Jean Leurechon, Recreations mathématiques


Première partie, Problème 2,
Représenter dans une chambre close
tout ce qui se passe par dehors.


C’est icy l’une des plus belles expériences d'Optique
& fe faict en cette manière :

Choisissez vne chambre qui regarde sur quelque place,
ou rue fréquentée , sur quelque beau batiment,
ou parterre florissant, pour auoir plus de plaisir:
Fermez la porte & les fenestres,bouchez toutes les ouvertures à la lumière, sauf vn petit trou qu'il faut laisser à dessein;
cela fait, toutes les images ou especes des objets exterieurs entreront à la foule par ce trou, & vous aurez du contentement à les voir, non seulement sur la paroy , mais beaucoup plus sur quelque fueille de papier blanc, ou fur vn linge que vous ferez tenir à deux ou trois estans près du trou,
& encore bien plus, si vous appliquez au trou vn verre conuexe, c'est à dire vn peu plus espais au milieu qu'au bord , tels que sont les miroirs ardents & les verres de lunettes dont se seruent les vieillards.
Car pour lors les figures qui paroissent comme noires ou auec des couleurs mortes, sur le papier paroistront auec leurs couleurs naturelles, voire plus viues que le naturel, & d'autant plus agréables que le Soleil esclairera mieux ces objects, sans esclairer du costé de la chambre.

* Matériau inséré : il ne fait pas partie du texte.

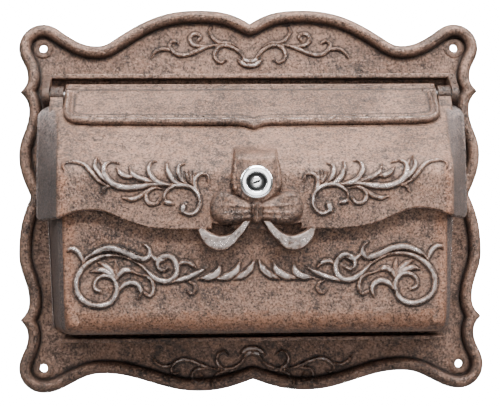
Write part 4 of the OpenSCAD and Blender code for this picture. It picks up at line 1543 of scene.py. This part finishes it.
area_light("top_softbox", (0.1, -0.3, 1.2), (0, -0.03, 0.02), (1.1, 0.35), 36)
area_light("left_softbox", (-1.1, -0.6, 0.75), (0, -0.04, 0), (0.2, 0.8), 13)
area_light("right_softbox", (1.1, -0.6, 0.75), (0, -0.04, 0), (0.2, 0.8), 20)
area_light("front_card", (0.15, -1.45, 0.1), (0, 0, 0), (0.7, 0.7), 6)
area_light("low_strip", (0.1, -0.5, -0.4), (0, -0.09, -0.09), (0.8, 0.1), 1.3)
area_light("front_strip", (0.1, -0.95, 0.95), (0, -0.05, 0.0), (0.9, 0.12), 30)


def white_studio():
    """Soft light from above that fades downwards, against a white backdrop."""
    world = bpy.data.worlds.new("white_studio")
    world.use_nodes = True
    bpy.context.scene.world = world
    tree = world.node_tree
    link = tree.links.new
    light = tree.nodes["Background"]
    direction = tree.nodes.new("ShaderNodeTexCoord")
    split = tree.nodes.new("ShaderNodeSeparateXYZ")
    link(direction.outputs["Generated"], split.inputs[0])
    sky = tree.nodes.new("ShaderNodeValToRGB")
    low, high = sky.color_ramp.elements
    low.position, high.position = 0.0, 0.9
    low.color = (0.11, 0.105, 0.1, 1)
    high.color = (0.75, 0.77, 0.8, 1)
    link(split.outputs["Z"], sky.inputs[0])
    link(sky.outputs[0], light.inputs["Color"])
    backdrop = tree.nodes.new("ShaderNodeBackground")
    backdrop.inputs["Color"].default_value = (1, 1, 1, 1)
    backdrop.inputs["Strength"].default_value = 40.0
    path = tree.nodes.new("ShaderNodeLightPath")
    blend = tree.nodes.new("ShaderNodeMixShader")
    link(path.outputs["Is Camera Ray"], blend.inputs[0])
    link(light.outputs[0], blend.inputs[1])
    link(backdrop.outputs[0], blend.inputs[2])
    link(blend.outputs[0], tree.nodes["World Output"].inputs["Surface"])


white_studio()


def camera(azimuth, elevation, roll, distance, target, lens):
    data = bpy.data.cameras.new("camera")
    data.lens = lens
    data.sensor_width = 36
    data.clip_start, data.clip_end = 0.05, 20
    az, el, turn = (math.radians(a) for a in (azimuth, elevation, roll))
    back = Vector((math.sin(az) * math.cos(el), -math.cos(az) * math.cos(el), math.sin(el)))
    obj = bpy.data.objects.new("camera", data)
    obj.location = Vector(target) + back * distance
    base = (-back).to_track_quat("-Z", "Y").to_matrix()
    obj.rotation_euler = (base @ Matrix.Rotation(turn, 3, "Z")).to_euler()
    bpy.context.scene.collection.objects.link(obj)
    bpy.context.scene.camera = obj


camera(-2.53, -2.83, -0.49, 1.1, (-0.0008, 0, 0.0028), 98.5)

bpy.context.view_layer.update()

Sur tout il y a du plaisir à voir le mouuement, des oyseaux, des hommes,ou autres animaux, & le tremblement des plantes agitées du vent;
car quoy que tout cela se face à figure renuersee, neantmoins cette belle peinture, outre ce qu'elle est racourcie en perspective, represente naïuement bien, ce que iamais peintre n'a peu figurer en son tableau, à sçauoir le mouuement continué de place en place.

Mais pourquoy est-ce que les figures paroissent ainsi renuersees ?
Parce que leurs rayons s'entre-couppent auprès du trou,
& les lignes qui partent du bas, montent en haut; celles qui viennent d'en haut, descendent en bas.
Là où il faut remarquer qu'on les peut representer droites eu deux manières,
premièrement auec vn miroir caue,
secondement auec vn autre verre conuexe,
disposé dans la chambre contre le trou & le papier , comme l'expérience & la figure vous enseigneront mieux qu'vn plus long discours.

I’adiousteray seulement en passant, pour ceux qui se meslent de peinture, ou portraicture,
que cette expérience leur pourroit bien seruir à faire des tableaux racourcis , des paysages, des cartes typographiques, &c.
Et pour les Philosophes, que c'eft icy vn beau secret pour expliquer l'organe de la vue;
car le creux de l'œil est comme la chambre close, le trou de la prunelle respond au trou de la chambre , l'humeur cristalline à la lentille de verre, & le fond de l'œil à la paroy ou fueille de papier.